Power of attorney is a legal document that allows a person to act on behalf another person. These are normally used to safeguard the interests of the elderly or ill.
Pre-completion searches are checks to discover if you have been bankrupt and to confirm the property is legally owned by the seller as a result. These are completed before contracts are exchanged.
Property Information Form is a form your conveyancer will ask you to complete. It lists questions regarding boundaries, services, and restrictions. If you are unsure, please ask your conveyancer or solicitor for help.
Reparations is a term give to the compensation in the event of a breach of contract.
Reservation fee is a fee payable to your mortgage provider, who advances you funds, to cover the cost construction or property developer reservation fees.
Service charges are payable to your landlord. The charge covers any repairs, maintenance or improvements made to the property.
Stamp Duty Land Tax also known as SDLT is a tax payable to HMRC and is based on the purchase price. There is exception to paying this tax and your conveyancer or solicitor will be able to confirm if you are required to pay this or not.
SSTC is an abbreviation for Sold Subject to Contract which is a term used by estate agents when a sale has been agreed but contracts have not been exchanged.

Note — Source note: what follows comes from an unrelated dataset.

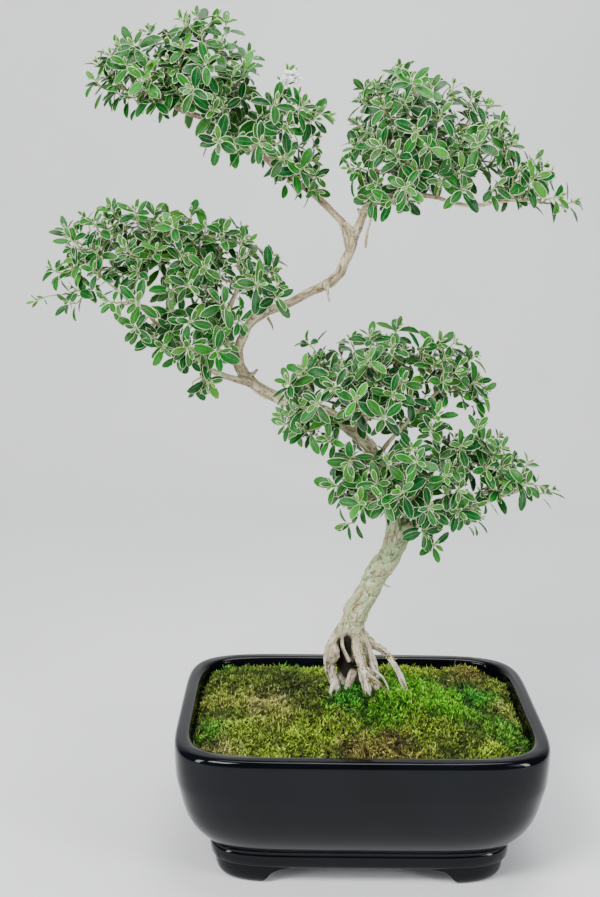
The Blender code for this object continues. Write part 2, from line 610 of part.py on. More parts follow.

Subsidence is when a property moves due to poor foundations. It can also be caused by changes to ground although these would have to be significant.
Title deeds are proof of ownership of a property and are held by your mortgage lender who legally own the property until the mortgage is paid back. Your conveyancer or solicitors will request these.
Transfer deed is legal document that transfers the name of the property owner. These documents must be witnessed when signed. Your conveyancer and solicitor will advise you regarding this.
Transfer of equity is similar to above but relates to finance, transferring shares or interest in the property.
Wayleave agreement an agreement between the property owner and service provider that allows piping or cabling through or over the property.